### Exercise directions
Using the data below, repeat all of it precisely.

━━━━━ Dataset extract

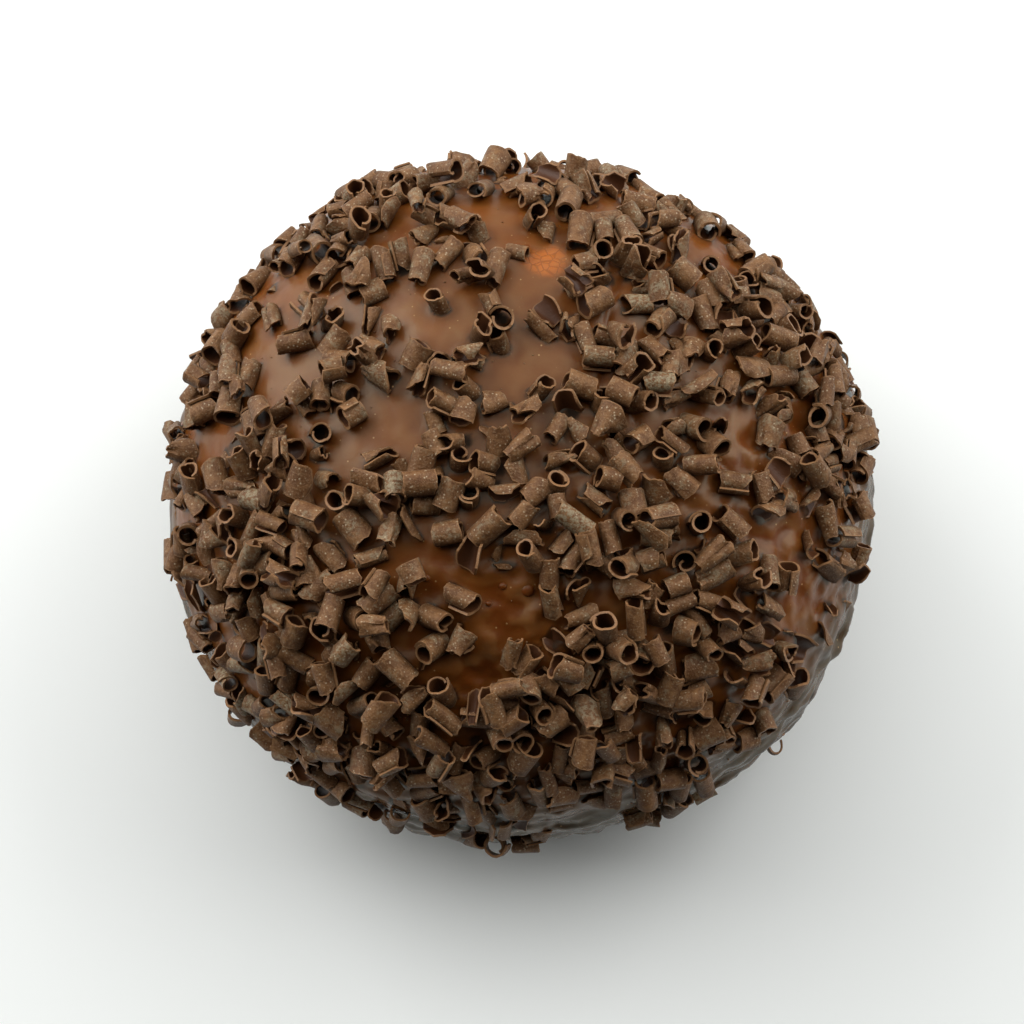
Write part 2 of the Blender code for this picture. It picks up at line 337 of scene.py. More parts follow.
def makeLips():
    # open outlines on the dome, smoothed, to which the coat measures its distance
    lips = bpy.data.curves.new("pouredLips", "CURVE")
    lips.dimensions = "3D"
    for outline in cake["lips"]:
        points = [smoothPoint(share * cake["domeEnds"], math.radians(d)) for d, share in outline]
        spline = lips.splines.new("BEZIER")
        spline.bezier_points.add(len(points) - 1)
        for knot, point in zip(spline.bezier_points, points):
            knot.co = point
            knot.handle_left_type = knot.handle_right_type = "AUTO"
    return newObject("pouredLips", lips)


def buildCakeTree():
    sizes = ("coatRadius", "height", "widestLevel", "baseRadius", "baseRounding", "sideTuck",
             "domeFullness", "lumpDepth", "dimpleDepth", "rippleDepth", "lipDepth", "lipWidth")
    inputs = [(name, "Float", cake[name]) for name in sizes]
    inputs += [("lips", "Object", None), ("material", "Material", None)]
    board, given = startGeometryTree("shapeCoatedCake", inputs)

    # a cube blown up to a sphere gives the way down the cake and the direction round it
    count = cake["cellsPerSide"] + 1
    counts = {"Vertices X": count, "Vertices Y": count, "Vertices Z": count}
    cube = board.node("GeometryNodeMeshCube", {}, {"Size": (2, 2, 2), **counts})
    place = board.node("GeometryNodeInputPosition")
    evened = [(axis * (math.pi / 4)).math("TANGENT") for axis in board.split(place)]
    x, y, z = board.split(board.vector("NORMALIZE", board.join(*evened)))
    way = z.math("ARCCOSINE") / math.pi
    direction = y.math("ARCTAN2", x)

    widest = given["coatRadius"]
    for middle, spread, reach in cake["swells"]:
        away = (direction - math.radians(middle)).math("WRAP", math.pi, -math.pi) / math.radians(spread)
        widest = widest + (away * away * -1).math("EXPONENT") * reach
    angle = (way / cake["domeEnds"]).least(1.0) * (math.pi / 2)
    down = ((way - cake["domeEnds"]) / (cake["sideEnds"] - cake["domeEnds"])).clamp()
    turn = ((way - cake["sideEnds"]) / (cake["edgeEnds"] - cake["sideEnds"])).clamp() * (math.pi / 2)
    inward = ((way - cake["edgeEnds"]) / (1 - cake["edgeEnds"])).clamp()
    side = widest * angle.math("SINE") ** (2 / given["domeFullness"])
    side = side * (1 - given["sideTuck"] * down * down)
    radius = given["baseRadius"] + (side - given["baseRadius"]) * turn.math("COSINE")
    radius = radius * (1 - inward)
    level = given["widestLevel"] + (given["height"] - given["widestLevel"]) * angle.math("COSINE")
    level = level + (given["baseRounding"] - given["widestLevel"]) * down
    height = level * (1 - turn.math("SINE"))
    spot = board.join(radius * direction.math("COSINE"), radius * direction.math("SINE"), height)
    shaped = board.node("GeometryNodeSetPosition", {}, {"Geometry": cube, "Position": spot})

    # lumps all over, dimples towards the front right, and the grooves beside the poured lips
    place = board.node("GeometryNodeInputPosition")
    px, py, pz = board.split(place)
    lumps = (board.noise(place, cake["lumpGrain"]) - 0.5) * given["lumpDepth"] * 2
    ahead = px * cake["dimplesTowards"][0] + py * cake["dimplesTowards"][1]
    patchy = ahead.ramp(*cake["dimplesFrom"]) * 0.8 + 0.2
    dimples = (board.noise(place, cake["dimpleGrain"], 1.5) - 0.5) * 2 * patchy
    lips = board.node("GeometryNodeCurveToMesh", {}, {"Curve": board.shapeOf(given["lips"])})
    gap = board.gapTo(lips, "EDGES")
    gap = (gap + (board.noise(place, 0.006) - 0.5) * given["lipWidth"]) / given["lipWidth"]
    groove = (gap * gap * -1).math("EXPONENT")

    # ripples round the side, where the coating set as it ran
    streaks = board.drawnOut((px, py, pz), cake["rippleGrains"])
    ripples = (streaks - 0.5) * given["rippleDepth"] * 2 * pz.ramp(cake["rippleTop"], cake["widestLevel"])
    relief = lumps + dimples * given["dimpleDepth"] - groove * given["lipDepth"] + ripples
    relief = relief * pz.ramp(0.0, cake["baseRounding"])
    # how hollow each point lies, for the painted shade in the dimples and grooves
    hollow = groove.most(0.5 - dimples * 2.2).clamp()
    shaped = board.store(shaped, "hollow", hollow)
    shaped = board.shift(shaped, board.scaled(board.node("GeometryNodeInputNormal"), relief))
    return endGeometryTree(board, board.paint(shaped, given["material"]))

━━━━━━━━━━

### Task solution
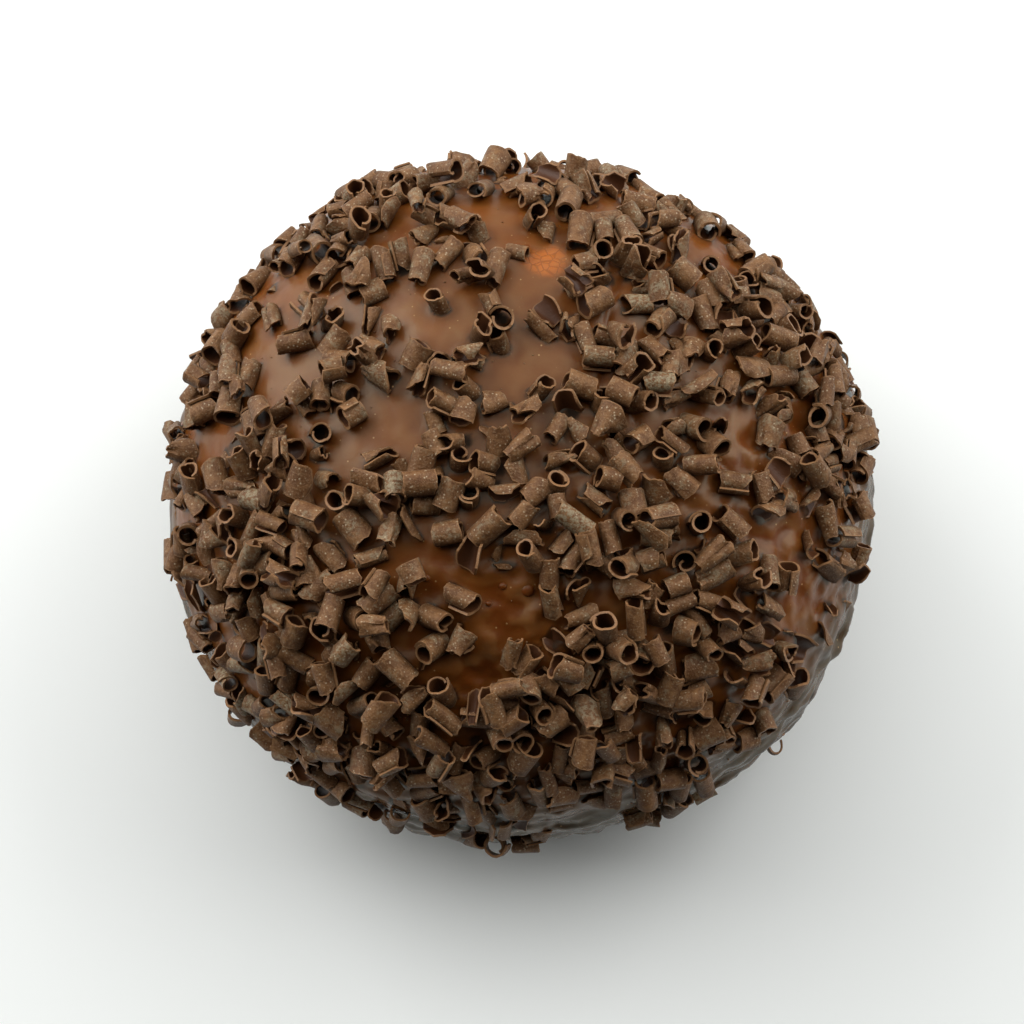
Write part 2 of the Blender code for this picture. It picks up at line 337 of scene.py. More parts follow.
def makeLips():
    # open outlines on the dome, smoothed, to which the coat measures its distance
    lips = bpy.data.curves.new("pouredLips", "CURVE")
    lips.dimensions = "3D"
    for outline in cake["lips"]:
        points = [smoothPoint(share * cake["domeEnds"], math.radians(d)) for d, share in outline]
        spline = lips.splines.new("BEZIER")
        spline.bezier_points.add(len(points) - 1)
        for knot, point in zip(spline.bezier_points, points):
            knot.co = point
            knot.handle_left_type = knot.handle_right_type = "AUTO"
    return newObject("pouredLips", lips)


def buildCakeTree():
    sizes = ("coatRadius", "height", "widestLevel", "baseRadius", "baseRounding", "sideTuck",
             "domeFullness", "lumpDepth", "dimpleDepth", "rippleDepth", "lipDepth", "lipWidth")
    inputs = [(name, "Float", cake[name]) for name in sizes]
    inputs += [("lips", "Object", None), ("material", "Material", None)]
    board, given = startGeometryTree("shapeCoatedCake", inputs)

    # a cube blown up to a sphere gives the way down the cake and the direction round it
    count = cake["cellsPerSide"] + 1
    counts = {"Vertices X": count, "Vertices Y": count, "Vertices Z": count}
    cube = board.node("GeometryNodeMeshCube", {}, {"Size": (2, 2, 2), **counts})
    place = board.node("GeometryNodeInputPosition")
    evened = [(axis * (math.pi / 4)).math("TANGENT") for axis in board.split(place)]
    x, y, z = board.split(board.vector("NORMALIZE", board.join(*evened)))
    way = z.math("ARCCOSINE") / math.pi
    direction = y.math("ARCTAN2", x)

    widest = given["coatRadius"]
    for middle, spread, reach in cake["swells"]:
        away = (direction - math.radians(middle)).math("WRAP", math.pi, -math.pi) / math.radians(spread)
        widest = widest + (away * away * -1).math("EXPONENT") * reach
    angle = (way / cake["domeEnds"]).least(1.0) * (math.pi / 2)
    down = ((way - cake["domeEnds"]) / (cake["sideEnds"] - cake["domeEnds"])).clamp()
    turn = ((way - cake["sideEnds"]) / (cake["edgeEnds"] - cake["sideEnds"])).clamp() * (math.pi / 2)
    inward = ((way - cake["edgeEnds"]) / (1 - cake["edgeEnds"])).clamp()
    side = widest * angle.math("SINE") ** (2 / given["domeFullness"])
    side = side * (1 - given["sideTuck"] * down * down)
    radius = given["baseRadius"] + (side - given["baseRadius"]) * turn.math("COSINE")
    radius = radius * (1 - inward)
    level = given["widestLevel"] + (given["height"] - given["widestLevel"]) * angle.math("COSINE")
    level = level + (given["baseRounding"] - given["widestLevel"]) * down
    height = level * (1 - turn.math("SINE"))
    spot = board.join(radius * direction.math("COSINE"), radius * direction.math("SINE"), height)
    shaped = board.node("GeometryNodeSetPosition", {}, {"Geometry": cube, "Position": spot})

    # lumps all over, dimples towards the front right, and the grooves beside the poured lips
    place = board.node("GeometryNodeInputPosition")
    px, py, pz = board.split(place)
    lumps = (board.noise(place, cake["lumpGrain"]) - 0.5) * given["lumpDepth"] * 2
    ahead = px * cake["dimplesTowards"][0] + py * cake["dimplesTowards"][1]
    patchy = ahead.ramp(*cake["dimplesFrom"]) * 0.8 + 0.2
    dimples = (board.noise(place, cake["dimpleGrain"], 1.5) - 0.5) * 2 * patchy
    lips = board.node("GeometryNodeCurveToMesh", {}, {"Curve": board.shapeOf(given["lips"])})
    gap = board.gapTo(lips, "EDGES")
    gap = (gap + (board.noise(place, 0.006) - 0.5) * given["lipWidth"]) / given["lipWidth"]
    groove = (gap * gap * -1).math("EXPONENT")

    # ripples round the side, where the coating set as it ran
    streaks = board.drawnOut((px, py, pz), cake["rippleGrains"])
    ripples = (streaks - 0.5) * given["rippleDepth"] * 2 * pz.ramp(cake["rippleTop"], cake["widestLevel"])
    relief = lumps + dimples * given["dimpleDepth"] - groove * given["lipDepth"] + ripples
    relief = relief * pz.ramp(0.0, cake["baseRounding"])
    # how hollow each point lies, for the painted shade in the dimples and grooves
    hollow = groove.most(0.5 - dimples * 2.2).clamp()
    shaped = board.store(shaped, "hollow", hollow)
    shaped = board.shift(shaped, board.scaled(board.node("GeometryNodeInputNormal"), relief))
    return endGeometryTree(board, board.paint(shaped, given["material"]))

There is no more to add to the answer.